Talk for Sarah Lawrence night honoring Joseph Brodsky

 

Joseph Brodsky was my teacher between 1984 and 1985 in the Columbia MFA program, I can't remember which semester—Sven Birkerts was also Brodsky's student, and described him as "at one and the same time the worst and the most vital and compelling teacher I've ever had." On the worst side, he mentions "a slightly bored contemptuous edge" which I recognized—on the vital side, he describes Brodsky as sharing "an expression of who he was and what he believed about poetry." 

Although Brodsky was fervent about being an American, the wisdoms he left me with were not American—he chided us for our American idea that poetry should be directly autobiographical, or about our feelings—and said instead that poetry is about the relationship between a poet and a language—a revelation whose implications are still unfolding for me, as poet, reader, and teacher, almost thirty years later. As he lectured meticulously on poems of Auden and Frost and his beloved Hardy—and most life-changingly for me, the poems of Zbigniew Herbert from Polish and CP Cavafy from Greek—he would ask not "What is this poem about?" and not "How does this poem make you feel?" but "For the sake of which word was this poem written?" He said once in an essay, "any more or less serious poet knows that he is not working for his audience, that he is writing because language is dictating to him. He is doing this for the sake of the music and the language."

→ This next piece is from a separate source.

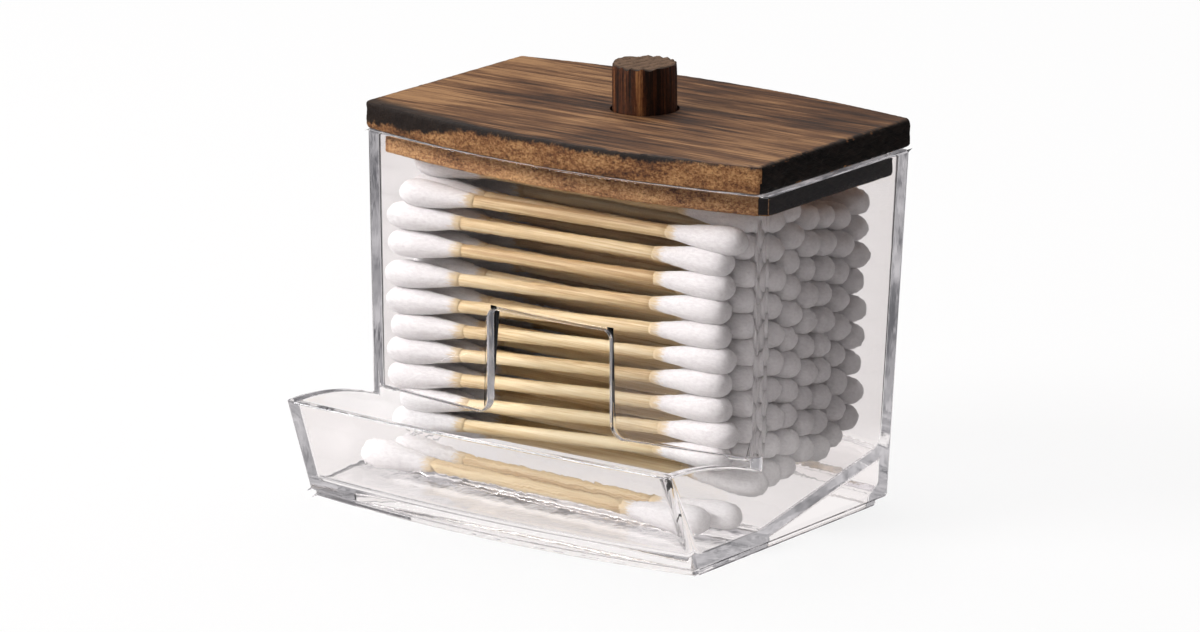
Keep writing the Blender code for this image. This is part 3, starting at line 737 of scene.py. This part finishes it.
def roughSlab(name, size, materials, hole=None):
    work = bmesh.new()
    rows = []
    for inset, z in slabLevels(size):
        row = []
        for x, y in barrelOutline(size, inset):
            point = Vector((x, y, z))
            grain = noise.fractal(point * sawn["scale"], *sawn["settings"])
            dent = size["rough"] * max(sawn["least"], min(1.0, 0.5 + grain))
            inward = Vector((-x * sawn["sideLean"], -y, 0.0))
            if abs(x) > size["halfWidth"] - size["corner"] - inset:
                lean = -sawn["endLean"] * y / sawn["endLeanSpan"]
                inward = Vector((-math.copysign(1.0, x), lean, 0.0))
            inward.normalize()
            row.append(work.verts.new(point + inward * dent))
        rows.append(row)
    count = len(rows[0])
    for row, following in zip(rows, rows[1:]):
        for i in range(count):
            j = (i + 1) % count
            work.faces.new((row[i], row[j], following[j], following[i]))
    work.faces.new(list(reversed(rows[0])))
    if hole:
        sides = hole["holeSides"]
        ring = [(hole["x"] + hole["hole"] * math.cos(a), hole["y"] + hole["hole"] * math.sin(a))
                for a in roundAngles(sides)]
        top = [work.verts.new((x, y, size["topZ"])) for x, y in ring]
        bottom = [work.verts.new((x, y, hole["holeZ"])) for x, y in ring]
        edges = [work.edges.new((top[i], top[(i + 1) % sides])) for i in range(sides)]
        rim = [work.edges.get((rows[-1][i], rows[-1][(i + 1) % count])) for i in range(count)]
        bmesh.ops.triangle_fill(work, edges=edges + rim, use_beauty=True)
        for i in range(sides):
            j = (i + 1) % sides
            work.faces.new((top[i], top[j], bottom[j], bottom[i]))
        work.faces.new(bottom)
    else:
        work.faces.new(rows[-1])
    bmesh.ops.recalc_face_normals(work, faces=work.faces)
    # materials: 0 top and underside, 1 front and back, 2 ends
    for face in work.faces:
        steep = [abs(part) > steepFace for part in face.normal]
        face.material_index = 0 if steep[2] else 2 if steep[0] else 1
    return meshPiece(name, work, materials, smooth=55.0)


def makeKnob():
    k = knobSize
    work = bmesh.new()
    sides = k["sides"]
    centre = Vector((k["x"], k["y"], 0.0))

    def rim(angle):
        scale = k["rippleScale"]
        ripple = noise.noise(Vector((scale * math.cos(angle), scale * math.sin(angle), 3.0)))
        return k["radius"] * (1.0 - k["ripple"] * (1.0 + ripple))

    def ridge(x, y):
        # saw cuts across the end, running from front to back
        wander = k["wander"] * noise.noise(Vector((x * 0.3, y * 0.25, 7.0)))
        alongX, alongY = k["ridgeAcross"]
        saw = ((alongX * x - alongY * y + wander) / k["ridgePitch"]) % 1.0
        rising = saw < k["ridgeRise"]
        depth = saw / k["ridgeRise"] if rising else (1.0 - saw) / k["ridgeFall"]
        return -k["ridge"] * depth * (0.75 + 0.5 * noise.noise(Vector((x * 0.5, y * 0.8, 1.0))))

    levels = [k["lowZ"]] + [
        k["lowZ"] + k["firstRow"] + k["rowStep"] * i for i in range(k["rows"])]
    rows = []
    for z in levels:
        rows.append([work.verts.new(centre + Vector((
            rim(a) * math.cos(a), rim(a) * math.sin(a), z))) for a in roundAngles(sides)])
    sideRows = len(rows)
    for share in k["endRows"]:
        fall = k["chamfer"] if share == k["endRows"][0] else 0.0
        row = []
        for a in roundAngles(sides):
            x, y = rim(a) * share * math.cos(a), rim(a) * share * math.sin(a)
            row.append(work.verts.new(centre + Vector((x, y, k["topZ"] - fall + ridge(x, y)))))
        rows.append(row)
    for index, (row, following) in enumerate(zip(rows, rows[1:])):
        for i in range(sides):
            j = (i + 1) % sides
            face = work.faces.new((row[i], row[j], following[j], following[i]))
            face.material_index = 1 if index >= sideRows else 0
    work.faces.new(rows[-1]).material_index = 1
    work.faces.new(list(reversed(rows[0])))
    bmesh.ops.recalc_face_normals(work, faces=work.faces)
    return meshPiece("lidKnob", work, (knobWood(), knobEndWood(k)), smooth=38.0)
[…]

Russian seems to me one of those languages from which it's hard to recognize a great poet in English translation—in Greek and Polish, for two examples, you can tell for yourself—but with Russian I at least have to be told, as his beloved Akhmatova told when she inscribed his first book, "To Joseph Brodsky, whose poems seem to me magical." I don't know that I would describe his poems in English as magical, unless directed—Seamus Heaney has a poem lovingly referring to this, describing his friend Joseph as "Nose in air, foot to floor/Revving English like a car." This poem I'm about to read was ostensibly translated by Derek Walcott, although Walcott has made it clear that Brodsky's was the guiding hand. It was one of the poet's favorites of his own poems translated into English—it's called "Letters from the Ming Dynasty." He says about it somewhere, "I was trying to combine two things, Beckett and Mozart," maybe akin to two things he describes elsewhere as grief and reason, and about which he taught me things I keep, gratefully. 

 

Letters from the Ming Dynasty

    i

    Soon it will be thirteen years since the nightingale
    fluttered out of its cage and vanished.  And, at nightfall,
    the Emperor washes down his medicine with the blood
    of another tailor, then, propped on silk pillows, turns on a jeweled bird
    that lulls him with its level, identical song.
    It's this sort of anniversary, odd-numbered, wrong,
    that we celebrate these days in our "Land-under-Heaven."
    The special mirror that smooths wrinkles even
    costs more every year.  Our small garden is choked with weeds.
    The sky, too, is pierced by spires like pins in the shoulder blades
    of someone so sick that his back is all we're allowed to see,
    and whenever I talk about astronomy
    to the Emperor's son, he begins to joke. . .
    This letter to you, Beloved, from your Wild Duck
    is brushed onto scented rice paper given me by the Empress.
    Lately there is no rice but the flow of rice paper is endless.

    ii

    "A thousand-li-long road starts with the first step," as
    the proverb goes.  Pity the road home does
    not depend on that same step.  It exceeds ten times
    a thousand li, especially counting from zeros.
    One thousand li, two thousand li--
    a thousand means "Thou shalt not ever see
    thy native place."  And the meaninglessness, like a plague,
    leaps from words onto numbers, onto zeros especially.
    Wind blows us westward like the yellow tares
    from a dried pod, there where the Wall towers.
    Against it man's figure is ugly and stiff as a frightening hieroglyph,
    as any illegible scripture at which one stares.
    this pull in one direction only has made
    me something elongated, like a horse's head,
    and all the body should do is spent by its shadow
    rustling across the wild barley's withered blade.